Но невыносимый недуг, поразивший С. В. Алексашенко, помимо неверности конкретных расчетов касательно места члена от комиссии соединенного агентства есть проявление хозяйственного кризиса вообще и в этом смысле общепоучителен. Бюджетный маневр (по-простому говоря, секвестр), наблюдаемый ныне, касается не только низкооплачивамых слоев населения — хотя их, как это всегда и везде бывает, в первую очередь. Не то чтобы экономические власти стремились к справедливому и равномерному утяжелению гнета и сокращению расходов — тем более что формула справедливости вообще гадательна, — но то, что подрезание хвостов в том числе касается и креативного класса, и даже отдельных видных экономистов, это несомненно. Не все же на одних старушках экономить.

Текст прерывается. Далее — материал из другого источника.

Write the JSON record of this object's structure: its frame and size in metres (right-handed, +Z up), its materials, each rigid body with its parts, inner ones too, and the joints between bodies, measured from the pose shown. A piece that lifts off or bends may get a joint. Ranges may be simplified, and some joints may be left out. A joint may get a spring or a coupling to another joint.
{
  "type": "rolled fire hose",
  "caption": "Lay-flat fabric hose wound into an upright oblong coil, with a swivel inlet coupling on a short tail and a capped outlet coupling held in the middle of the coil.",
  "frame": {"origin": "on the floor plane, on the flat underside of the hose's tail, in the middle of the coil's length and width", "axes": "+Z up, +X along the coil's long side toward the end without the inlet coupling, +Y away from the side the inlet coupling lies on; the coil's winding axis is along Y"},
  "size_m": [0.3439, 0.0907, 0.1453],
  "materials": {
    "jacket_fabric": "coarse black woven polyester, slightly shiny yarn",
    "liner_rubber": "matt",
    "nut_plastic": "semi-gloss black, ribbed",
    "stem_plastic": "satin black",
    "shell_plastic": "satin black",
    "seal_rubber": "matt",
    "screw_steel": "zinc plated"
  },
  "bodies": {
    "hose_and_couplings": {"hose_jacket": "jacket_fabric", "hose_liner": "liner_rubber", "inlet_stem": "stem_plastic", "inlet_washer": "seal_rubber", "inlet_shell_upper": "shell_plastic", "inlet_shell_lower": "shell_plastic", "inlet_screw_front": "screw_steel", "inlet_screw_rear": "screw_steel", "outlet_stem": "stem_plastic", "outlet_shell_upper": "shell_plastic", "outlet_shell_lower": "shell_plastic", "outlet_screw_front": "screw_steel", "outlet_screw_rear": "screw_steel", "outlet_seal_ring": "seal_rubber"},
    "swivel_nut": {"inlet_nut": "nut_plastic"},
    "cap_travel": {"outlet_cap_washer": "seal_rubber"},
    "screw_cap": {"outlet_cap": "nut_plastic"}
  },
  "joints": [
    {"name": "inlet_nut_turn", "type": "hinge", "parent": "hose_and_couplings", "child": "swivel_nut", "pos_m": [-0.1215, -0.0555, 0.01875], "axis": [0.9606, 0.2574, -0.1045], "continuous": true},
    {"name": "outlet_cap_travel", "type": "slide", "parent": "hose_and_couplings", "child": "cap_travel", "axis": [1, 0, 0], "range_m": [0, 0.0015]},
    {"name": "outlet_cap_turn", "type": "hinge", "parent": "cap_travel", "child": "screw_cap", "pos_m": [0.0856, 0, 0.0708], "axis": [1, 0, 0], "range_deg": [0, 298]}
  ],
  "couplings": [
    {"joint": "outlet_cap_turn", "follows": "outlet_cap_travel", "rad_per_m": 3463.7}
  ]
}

Можно вспомнить недавние т. наз. звенья гребаной цепи, когда были сильно сокращены расходы на СМИ, жившие до того весьма пространно, а некоторые проекты — тоже ведь жившие, как и все, на казенные деньги, к чему лукавить? — были и вовсе ликвидированы. Другое дело, что экономия на низших классах и экономия на классах креативных порождает различную реакцию. В первом случае это есть просто естественное недовольство, тогда как во втором урезание толкуется как специально задуманное коварное удушение свободы, а кризис ни при чем. Или только прикрытие для вида.

Между тем вряд ли есть надобность умножать сущности. Синекуры никуда не делись, но при уменьшении средств и при одновременном возрастании аппетитов эффективного менеджмента сбрасывание балласта неизбежно. А почетный старик С. В. Алексашенко для пришедшего ему на смену нового поколения рыночников есть несомненный балласт. Ничуть не лучше — страшно сказать — академиков-экономистов социалистической направленности. Борьба за пропитание предписывает схарчить и тех, и этих. Потом схарчат и эффективных — но это потом.

При охлажденной философичности можно отреагировать на отъятие синекуры классическим «Младенца ль милого ласкаю, // Уже я думаю: прости! // Тебе я место уступаю: // Мне время тлеть, тебе цвести». Но младенцы такие милые, что вместо умиротворенности более вероятны проклятия кровавым жидочекистам. Что мы и услышали.